Copy every line, leaving nothing out and adding nothing.
+ + + + +
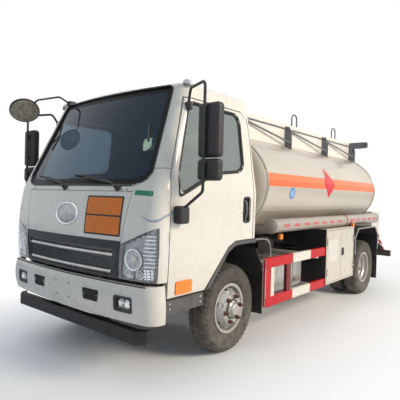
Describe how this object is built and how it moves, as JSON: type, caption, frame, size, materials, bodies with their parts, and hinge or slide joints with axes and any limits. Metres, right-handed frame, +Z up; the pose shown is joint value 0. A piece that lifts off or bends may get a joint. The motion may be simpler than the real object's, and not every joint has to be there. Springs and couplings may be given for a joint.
{
  "type": "tanker truck",
  "caption": "Light fuel tanker truck with a tilting forward-control cab, an oval tank with top coamings, hose tubes, side guards and a pump cabinet.",
  "frame": {"origin": "on the ground below the middle of the truck's box", "axes": "+Z up, the front faces -Y, +X is the truck's left side"},
  "size_m": [2.61, 6.0006, 2.454],
  "materials": {
    "cab_paint": "gloss",
    "tank_paint": "satin",
    "chassis_paint": "satin",
    "spring_steel": "matte",
    "engine_iron": "matte",
    "wheel_silver": "satin",
    "tyre": "matte",
    "dark_plastic": "matte",
    "glass": "polished",
    "lamp": "gloss",
    "fabric": "matte",
    "bright_steel": "satin",
    "bare_aluminium": "satin"
  },
  "bodies": {
    "chassis": {"frame_rails": "chassis_paint", "cross_members": "chassis_paint", "front_axle": "chassis_paint", "rear_axle": "chassis_paint", "leaf_springs": "spring_steel", "drive_shaft": "chassis_paint", "engine": "engine_iron", "front_bumper": "cab_paint", "chassis_lamps": "lamp", "front_underrun_bar": "chassis_paint", "tilt_brackets": "chassis_paint", "entry_steps": "dark_plastic", "tank": "tank_paint", "tank_cradles": "chassis_paint", "coaming_panels": "cab_paint", "tank_hoops": "bright_steel", "manhole_collar": "bright_steel", "hose_tubes": "cab_paint", "side_guards": "cab_paint", "fuel_tank": "bare_aluminium", "air_filter": "dark_plastic", "battery_box": "dark_plastic", "pump_cabinet": "cab_paint", "mudguards": "dark_plastic", "valve_box": "cab_paint", "rear_underrun_bar": "chassis_paint", "rear_ladder": "bright_steel"},
    "cab": {"cab_shell": "cab_paint", "front_hood": "cab_paint", "cab_glass": "glass", "grille": "dark_plastic", "cab_lamps": "lamp", "arch_trims": "dark_plastic", "seats": "fabric", "dashboard": "dark_plastic", "steering_wheel": "dark_plastic", "wipers": "dark_plastic", "front_mirror": "dark_plastic"},
    "door_left_body": {"door_left": "cab_paint", "door_glass_left": "glass", "mirror_left": "dark_plastic"},
    "door_right_body": {"door_right": "cab_paint", "door_glass_right": "glass", "mirror_right": "dark_plastic"},
    "knuckle_left_body": {"knuckle_left": "chassis_paint"},
    "knuckle_right_body": {"knuckle_right": "chassis_paint"},
    "tie_rod_body": {"tie_rod": "chassis_paint"},
    "front_wheel_left_body": {"front_wheel_left": "wheel_silver", "front_tyre_left": "tyre"},
    "front_wheel_right_body": {"front_wheel_right": "wheel_silver", "front_tyre_right": "tyre"},
    "rear_wheel_left_body": {"rear_wheel_left": "wheel_silver", "rear_outer_wheel_left": "wheel_silver", "rear_tyres_left": "tyre"},
    "rear_wheel_right_body": {"rear_wheel_right": "wheel_silver", "rear_outer_wheel_right": "wheel_silver", "rear_tyres_right": "tyre"},
    "cabinet_door_front_body": {"cabinet_door_front": "cab_paint"},
    "cabinet_door_rear_body": {"cabinet_door_rear": "cab_paint"},
    "manhole_lid_body": {"manhole_lid": "bright_steel"}
  },
  "joints": [
    {"name": "steer_left", "type": "hinge", "parent": "chassis", "child": "knuckle_left_body", "pos_m": [0.735, -1.8875, 0.388], "axis": [0, 0, 1], "range_deg": [-35, 35]},
    {"name": "steer_right", "type": "hinge", "parent": "chassis", "child": "knuckle_right_body", "pos_m": [-0.735, -1.8875, 0.388], "axis": [0, 0, 1], "range_deg": [-35, 35]},
    {"name": "tie_rod_pivot", "type": "hinge", "parent": "knuckle_left_body", "child": "tie_rod_body", "pos_m": [0.7, -1.7275, 0.304], "axis": [0, 0, 1], "range_deg": [-35, 35]},
    {"name": "front_wheel_left_spin", "type": "hinge", "parent": "knuckle_left_body", "child": "front_wheel_left_body", "pos_m": [0.83, -1.8875, 0.388], "axis": [1, 0, 0], "continuous": true},
    {"name": "front_wheel_right_spin", "type": "hinge", "parent": "knuckle_right_body", "child": "front_wheel_right_body", "pos_m": [-0.83, -1.8875, 0.388], "axis": [1, 0, 0], "continuous": true},
    {"name": "rear_wheel_left_spin", "type": "hinge", "parent": "chassis", "child": "rear_wheel_left_body", "pos_m": [0.79, 1.4125, 0.388], "axis": [1, 0, 0], "continuous": true},
    {"name": "rear_wheel_right_spin", "type": "hinge", "parent": "chassis", "child": "rear_wheel_right_body", "pos_m": [-0.79, 1.4125, 0.388], "axis": [1, 0, 0], "continuous": true},
    {"name": "cab_tilt", "type": "hinge", "parent": "chassis", "child": "cab", "pos_m": [0, -2.9345, 0.62], "axis": [1, 0, 0], "range_deg": [0, 45]},
    {"name": "door_left_hinge", "type": "hinge", "parent": "cab", "child": "door_left_body", "pos_m": [0.975, -2.7565, 1], "axis": [0, 0, 1], "range_deg": [-68, 0]},
    {"name": "door_right_hinge", "type": "hinge", "parent": "cab", "child": "door_right_body", "pos_m": [-0.975, -2.7565, 1], "axis": [0, 0, 1], "range_deg": [0, 68]},
    {"name": "cabinet_door_front_hinge", "type": "hinge", "parent": "chassis", "child": "cabinet_door_front_body", "pos_m": [1.04, -0.041, 0.674], "axis": [0, 0, 1], "range_deg": [-110, 0]},
    {"name": "cabinet_door_rear_hinge", "type": "hinge", "parent": "chassis", "child": "cabinet_door_rear_body", "pos_m": [1.04, 0.852, 0.674], "axis": [0, 0, 1], "range_deg": [0, 110]},
    {"name": "manhole_lid_hinge", "type": "hinge", "parent": "chassis", "child": "manhole_lid_body", "pos_m": [0, 0.5965, 2.262], "axis": [1, 0, 0], "range_deg": [-100, 0]}
  ],
  "couplings": [
    {"joint": "steer_right", "follows": "steer_left", "ratio": 1},
    {"joint": "tie_rod_pivot", "follows": "steer_left", "ratio": -1}
  ]
}
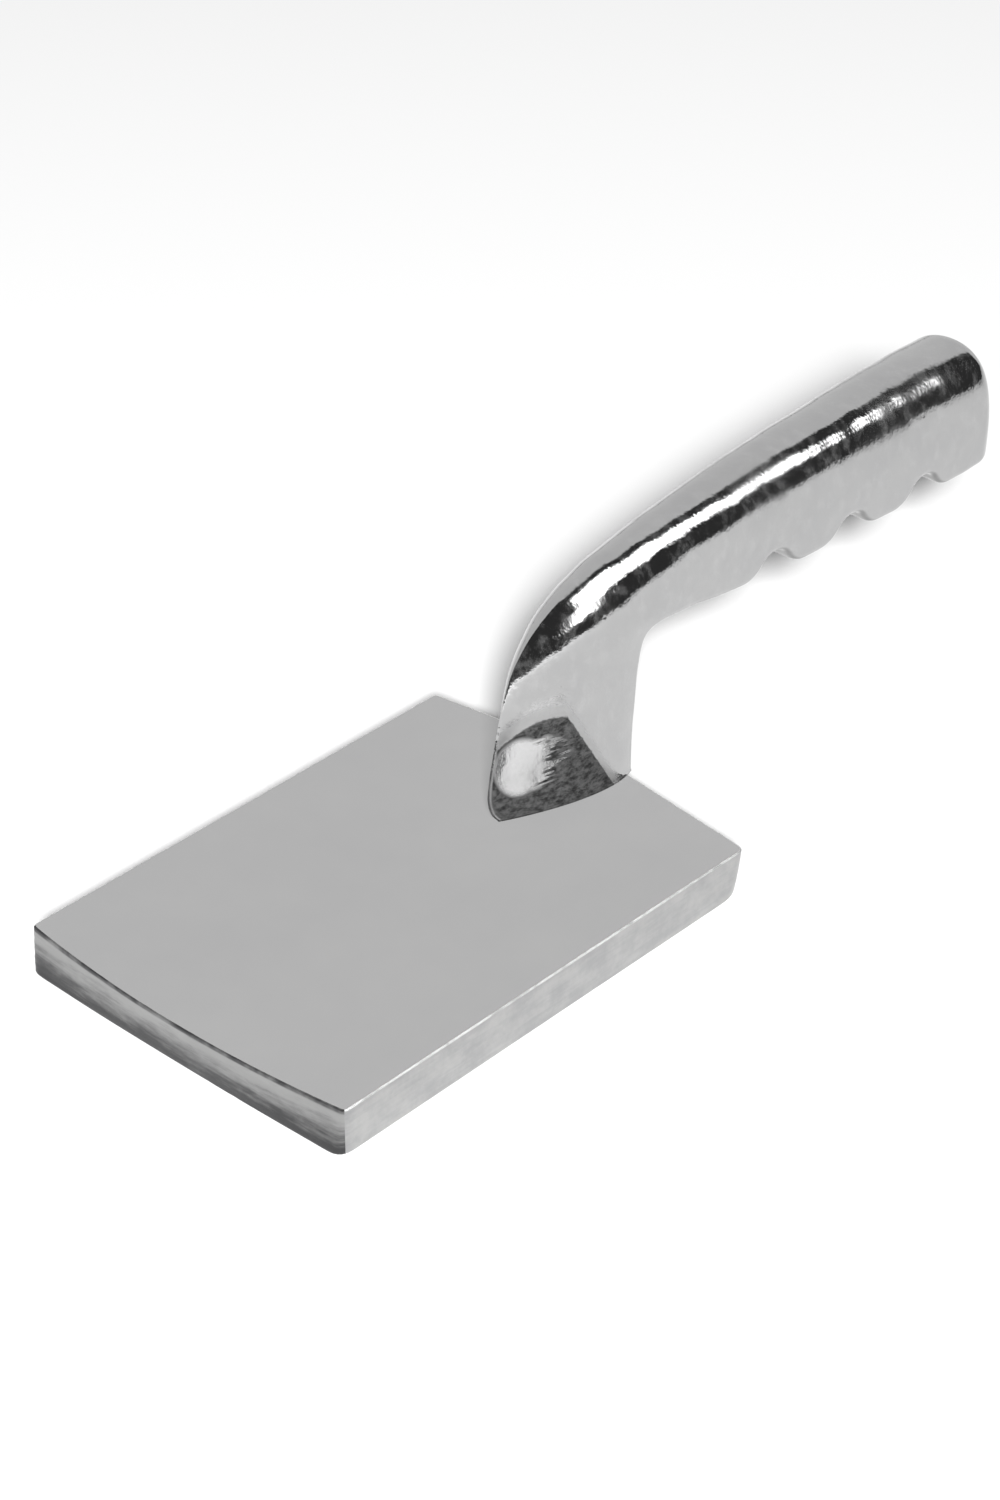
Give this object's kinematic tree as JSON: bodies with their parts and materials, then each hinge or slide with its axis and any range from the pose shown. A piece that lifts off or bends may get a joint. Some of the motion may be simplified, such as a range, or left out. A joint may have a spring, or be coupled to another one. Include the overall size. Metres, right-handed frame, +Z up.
+ + + + +
#### Solved problem:
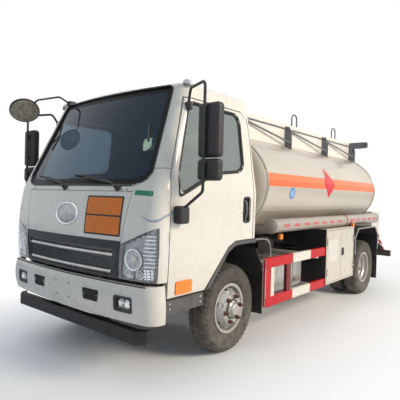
Describe how this object is built and how it moves, as JSON: type, caption, frame, size, materials, bodies with their parts, and hinge or slide joints with axes and any limits. Metres, right-handed frame, +Z up; the pose shown is joint value 0. A piece that lifts off or bends may get a joint. The motion may be simpler than the real object's, and not every joint has to be there. Springs and couplings may be given for a joint.
{
  "type": "tanker truck",
  "caption": "Light fuel tanker truck with a tilting forward-control cab, an oval tank with top coamings, hose tubes, side guards and a pump cabinet.",
  "frame": {"origin": "on the ground below the middle of the truck's box", "axes": "+Z up, the front faces -Y, +X is the truck's left side"},
  "size_m": [2.61, 6.0006, 2.454],
  "materials": {
    "cab_paint": "gloss",
    "tank_paint": "satin",
    "chassis_paint": "satin",
    "spring_steel": "matte",
    "engine_iron": "matte",
    "wheel_silver": "satin",
    "tyre": "matte",
    "dark_plastic": "matte",
    "glass": "polished",
    "lamp": "gloss",
    "fabric": "matte",
    "bright_steel": "satin",
    "bare_aluminium": "satin"
  },
  "bodies": {
    "chassis": {"frame_rails": "chassis_paint", "cross_members": "chassis_paint", "front_axle": "chassis_paint", "rear_axle": "chassis_paint", "leaf_springs": "spring_steel", "drive_shaft": "chassis_paint", "engine": "engine_iron", "front_bumper": "cab_paint", "chassis_lamps": "lamp", "front_underrun_bar": "chassis_paint", "tilt_brackets": "chassis_paint", "entry_steps": "dark_plastic", "tank": "tank_paint", "tank_cradles": "chassis_paint", "coaming_panels": "cab_paint", "tank_hoops": "bright_steel", "manhole_collar": "bright_steel", "hose_tubes": "cab_paint", "side_guards": "cab_paint", "fuel_tank": "bare_aluminium", "air_filter": "dark_plastic", "battery_box": "dark_plastic", "pump_cabinet": "cab_paint", "mudguards": "dark_plastic", "valve_box": "cab_paint", "rear_underrun_bar": "chassis_paint", "rear_ladder": "bright_steel"},
    "cab": {"cab_shell": "cab_paint", "front_hood": "cab_paint", "cab_glass": "glass", "grille": "dark_plastic", "cab_lamps": "lamp", "arch_trims": "dark_plastic", "seats": "fabric", "dashboard": "dark_plastic", "steering_wheel": "dark_plastic", "wipers": "dark_plastic", "front_mirror": "dark_plastic"},
    "door_left_body": {"door_left": "cab_paint", "door_glass_left": "glass", "mirror_left": "dark_plastic"},
    "door_right_body": {"door_right": "cab_paint", "door_glass_right": "glass", "mirror_right": "dark_plastic"},
    "knuckle_left_body": {"knuckle_left": "chassis_paint"},
    "knuckle_right_body": {"knuckle_right": "chassis_paint"},
    "tie_rod_body": {"tie_rod": "chassis_paint"},
    "front_wheel_left_body": {"front_wheel_left": "wheel_silver", "front_tyre_left": "tyre"},
    "front_wheel_right_body": {"front_wheel_right": "wheel_silver", "front_tyre_right": "tyre"},
    "rear_wheel_left_body": {"rear_wheel_left": "wheel_silver", "rear_outer_wheel_left": "wheel_silver", "rear_tyres_left": "tyre"},
    "rear_wheel_right_body": {"rear_wheel_right": "wheel_silver", "rear_outer_wheel_right": "wheel_silver", "rear_tyres_right": "tyre"},
    "cabinet_door_front_body": {"cabinet_door_front": "cab_paint"},
    "cabinet_door_rear_body": {"cabinet_door_rear": "cab_paint"},
    "manhole_lid_body": {"manhole_lid": "bright_steel"}
  },
  "joints": [
    {"name": "steer_left", "type": "hinge", "parent": "chassis", "child": "knuckle_left_body", "pos_m": [0.735, -1.8875, 0.388], "axis": [0, 0, 1], "range_deg": [-35, 35]},
    {"name": "steer_right", "type": "hinge", "parent": "chassis", "child": "knuckle_right_body", "pos_m": [-0.735, -1.8875, 0.388], "axis": [0, 0, 1], "range_deg": [-35, 35]},
    {"name": "tie_rod_pivot", "type": "hinge", "parent": "knuckle_left_body", "child": "tie_rod_body", "pos_m": [0.7, -1.7275, 0.304], "axis": [0, 0, 1], "range_deg": [-35, 35]},
    {"name": "front_wheel_left_spin", "type": "hinge", "parent": "knuckle_left_body", "child": "front_wheel_left_body", "pos_m": [0.83, -1.8875, 0.388], "axis": [1, 0, 0], "continuous": true},
    {"name": "front_wheel_right_spin", "type": "hinge", "parent": "knuckle_right_body", "child": "front_wheel_right_body", "pos_m": [-0.83, -1.8875, 0.388], "axis": [1, 0, 0], "continuous": true},
    {"name": "rear_wheel_left_spin", "type": "hinge", "parent": "chassis", "child": "rear_wheel_left_body", "pos_m": [0.79, 1.4125, 0.388], "axis": [1, 0, 0], "continuous": true},
    {"name": "rear_wheel_right_spin", "type": "hinge", "parent": "chassis", "child": "rear_wheel_right_body", "pos_m": [-0.79, 1.4125, 0.388], "axis": [1, 0, 0], "continuous": true},
    {"name": "cab_tilt", "type": "hinge", "parent": "chassis", "child": "cab", "pos_m": [0, -2.9345, 0.62], "axis": [1, 0, 0], "range_deg": [0, 45]},
    {"name": "door_left_hinge", "type": "hinge", "parent": "cab", "child": "door_left_body", "pos_m": [0.975, -2.7565, 1], "axis": [0, 0, 1], "range_deg": [-68, 0]},
    {"name": "door_right_hinge", "type": "hinge", "parent": "cab", "child": "door_right_body", "pos_m": [-0.975, -2.7565, 1], "axis": [0, 0, 1], "range_deg": [0, 68]},
    {"name": "cabinet_door_front_hinge", "type": "hinge", "parent": "chassis", "child": "cabinet_door_front_body", "pos_m": [1.04, -0.041, 0.674], "axis": [0, 0, 1], "range_deg": [-110, 0]},
    {"name": "cabinet_door_rear_hinge", "type": "hinge", "parent": "chassis", "child": "cabinet_door_rear_body", "pos_m": [1.04, 0.852, 0.674], "axis": [0, 0, 1], "range_deg": [0, 110]},
    {"name": "manhole_lid_hinge", "type": "hinge", "parent": "chassis", "child": "manhole_lid_body", "pos_m": [0, 0.5965, 2.262], "axis": [1, 0, 0], "range_deg": [-100, 0]}
  ],
  "couplings": [
    {"joint": "steer_right", "follows": "steer_left", "ratio": 1},
    {"joint": "tie_rod_pivot", "follows": "steer_left", "ratio": -1}
  ]
}
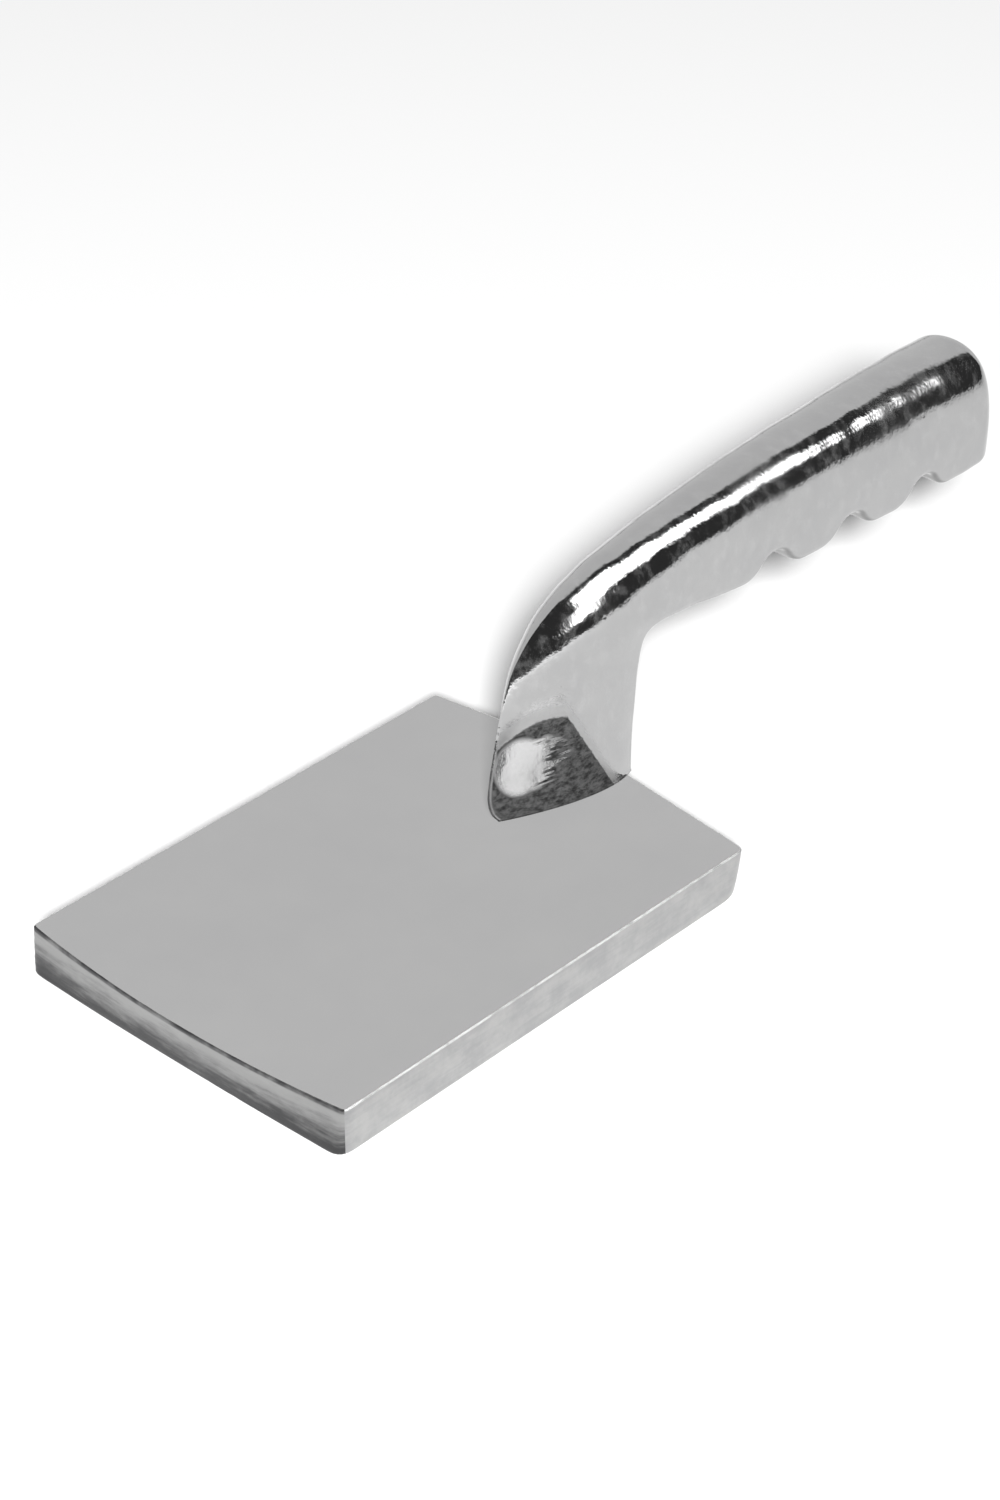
Give this object's kinematic tree as JSON: bodies with their parts and materials, then each hinge or slide with its axis and any range from the pose shown. A piece that lifts off or bends may get a joint. Some of the motion may be simplified, such as a range, or left out. A joint may have a spring, or be coupled to another one. Include the overall size. Metres, right-handed frame, +Z up.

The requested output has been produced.